[erlang-questions] Garbage collection tuning for long living processes

Jonas Boberg jonas.boberg@REDACTED
Fri Oct 21 12:56:13 CEST 2011


Hi,

We have an Erlang server with tens of thousands of medium/long living
processes. Each of these processes handles a TCP connection. The
Erlang VM garbage collector does not size the heap of these processes
to our liking.  This seems to be due to the memory allocation pattern:
* The processes initially (during connection setup) need a lot of
memory -  sometimes up to several megabytes. The VM (correctly) grows
the heap of the process, typically we see a heap_size of 514229 or
319408.
* After the connection setup, the processes need relatively little
memory, typically less than one kilobyte.
* At random intervals after connection setup, the process needs a
medium amount of memory (100s of kilobytes) for a short time, and then
goes back to the low allocation pattern.

The heap is never down-sized.

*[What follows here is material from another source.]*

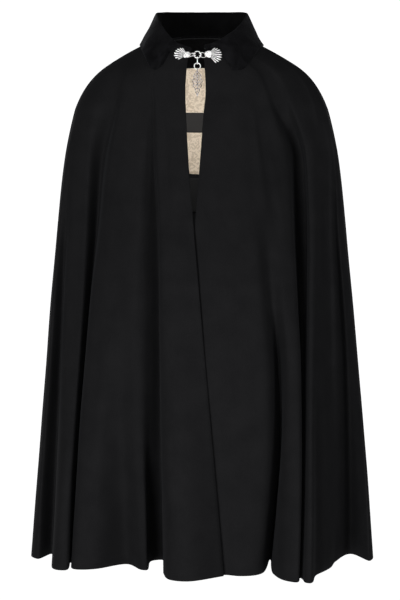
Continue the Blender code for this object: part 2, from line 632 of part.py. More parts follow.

Looking at the GC code in VM, I think
this is because a GC is not run until a allocation requires more
memory than available on the heap. It takes hours for this to happen,
since the heap initial grows to several megabytes, and little memory
is allocated.

Things tried:
* Setting the spawn option {fullsweep_after, 0}  - does not improve
the situation. Since garbage collection doesn't occur, neither does a
fullsweep.
* Hibernating the process after every handled client request. While
this minimizes the heap size, it increases CPU usage significantly.
The thing is that the processes aren't going inactive, so they are
constantly waked up from hibernation as messages are passed to them.
We don't really have a good criteria of when to hibernate.

Are there any other tuning parameters in the VM that might help us?